**GOAL:**
Return the listing word for word, as given.

....

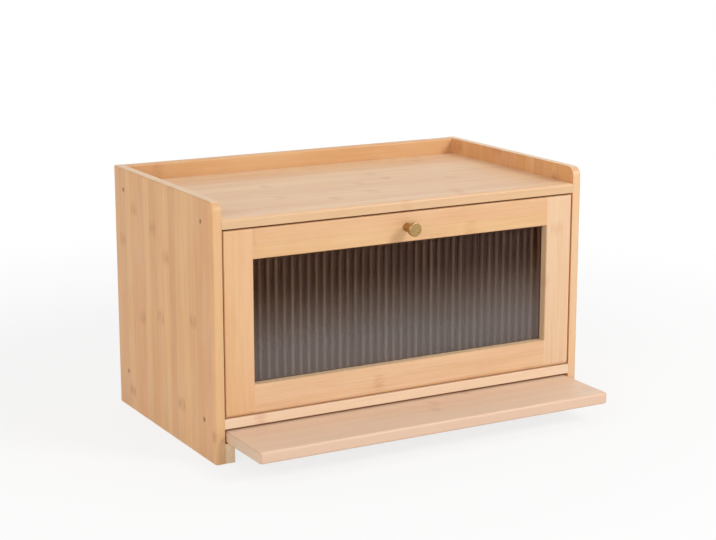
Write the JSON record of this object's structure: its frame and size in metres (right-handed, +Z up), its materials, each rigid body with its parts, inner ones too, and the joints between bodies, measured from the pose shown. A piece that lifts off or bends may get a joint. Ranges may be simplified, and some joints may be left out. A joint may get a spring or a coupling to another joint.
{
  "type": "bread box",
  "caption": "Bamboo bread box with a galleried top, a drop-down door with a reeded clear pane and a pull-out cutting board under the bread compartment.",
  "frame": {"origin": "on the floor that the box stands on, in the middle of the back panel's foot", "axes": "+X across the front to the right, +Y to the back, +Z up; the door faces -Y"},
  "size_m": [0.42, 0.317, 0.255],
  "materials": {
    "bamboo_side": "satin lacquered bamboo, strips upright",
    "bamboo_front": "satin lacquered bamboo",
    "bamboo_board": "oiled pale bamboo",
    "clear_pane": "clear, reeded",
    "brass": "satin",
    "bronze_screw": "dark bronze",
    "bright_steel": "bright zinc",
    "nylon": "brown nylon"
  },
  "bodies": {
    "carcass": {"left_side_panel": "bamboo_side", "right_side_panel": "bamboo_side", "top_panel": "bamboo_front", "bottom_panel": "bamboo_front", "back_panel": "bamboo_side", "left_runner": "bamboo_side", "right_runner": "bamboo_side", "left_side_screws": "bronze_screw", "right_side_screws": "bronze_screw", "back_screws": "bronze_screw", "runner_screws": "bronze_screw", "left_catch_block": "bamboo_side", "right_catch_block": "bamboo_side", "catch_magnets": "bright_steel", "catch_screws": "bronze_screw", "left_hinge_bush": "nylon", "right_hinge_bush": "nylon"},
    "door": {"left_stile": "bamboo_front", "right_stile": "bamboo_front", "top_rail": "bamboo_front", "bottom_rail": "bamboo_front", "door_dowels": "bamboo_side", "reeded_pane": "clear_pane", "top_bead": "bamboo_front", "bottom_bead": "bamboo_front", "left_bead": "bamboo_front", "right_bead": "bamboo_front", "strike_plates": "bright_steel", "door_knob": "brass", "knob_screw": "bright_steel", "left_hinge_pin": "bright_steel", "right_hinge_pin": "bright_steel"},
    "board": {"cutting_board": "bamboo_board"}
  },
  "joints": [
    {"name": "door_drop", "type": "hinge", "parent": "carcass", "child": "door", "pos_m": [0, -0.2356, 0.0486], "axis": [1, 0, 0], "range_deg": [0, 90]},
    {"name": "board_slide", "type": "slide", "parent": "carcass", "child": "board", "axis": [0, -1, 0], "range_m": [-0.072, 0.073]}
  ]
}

....

**RESULT OF THE TASK:**
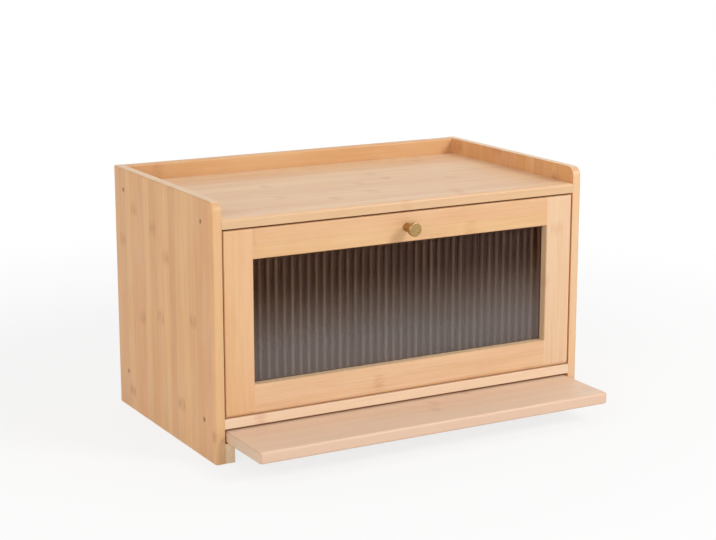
Write the JSON record of this object's structure: its frame and size in metres (right-handed, +Z up), its materials, each rigid body with its parts, inner ones too, and the joints between bodies, measured from the pose shown. A piece that lifts off or bends may get a joint. Ranges may be simplified, and some joints may be left out. A joint may get a spring or a coupling to another joint.
{
  "type": "bread box",
  "caption": "Bamboo bread box with a galleried top, a drop-down door with a reeded clear pane and a pull-out cutting board under the bread compartment.",
  "frame": {"origin": "on the floor that the box stands on, in the middle of the back panel's foot", "axes": "+X across the front to the right, +Y to the back, +Z up; the door faces -Y"},
  "size_m": [0.42, 0.317, 0.255],
  "materials": {
    "bamboo_side": "satin lacquered bamboo, strips upright",
    "bamboo_front": "satin lacquered bamboo",
    "bamboo_board": "oiled pale bamboo",
    "clear_pane": "clear, reeded",
    "brass": "satin",
    "bronze_screw": "dark bronze",
    "bright_steel": "bright zinc",
    "nylon": "brown nylon"
  },
  "bodies": {
    "carcass": {"left_side_panel": "bamboo_side", "right_side_panel": "bamboo_side", "top_panel": "bamboo_front", "bottom_panel": "bamboo_front", "back_panel": "bamboo_side", "left_runner": "bamboo_side", "right_runner": "bamboo_side", "left_side_screws": "bronze_screw", "right_side_screws": "bronze_screw", "back_screws": "bronze_screw", "runner_screws": "bronze_screw", "left_catch_block": "bamboo_side", "right_catch_block": "bamboo_side", "catch_magnets": "bright_steel", "catch_screws": "bronze_screw", "left_hinge_bush": "nylon", "right_hinge_bush": "nylon"},
    "door": {"left_stile": "bamboo_front", "right_stile": "bamboo_front", "top_rail": "bamboo_front", "bottom_rail": "bamboo_front", "door_dowels": "bamboo_side", "reeded_pane": "clear_pane", "top_bead": "bamboo_front", "bottom_bead": "bamboo_front", "left_bead": "bamboo_front", "right_bead": "bamboo_front", "strike_plates": "bright_steel", "door_knob": "brass", "knob_screw": "bright_steel", "left_hinge_pin": "bright_steel", "right_hinge_pin": "bright_steel"},
    "board": {"cutting_board": "bamboo_board"}
  },
  "joints": [
    {"name": "door_drop", "type": "hinge", "parent": "carcass", "child": "door", "pos_m": [0, -0.2356, 0.0486], "axis": [1, 0, 0], "range_deg": [0, 90]},
    {"name": "board_slide", "type": "slide", "parent": "carcass", "child": "board", "axis": [0, -1, 0], "range_m": [-0.072, 0.073]}
  ]
}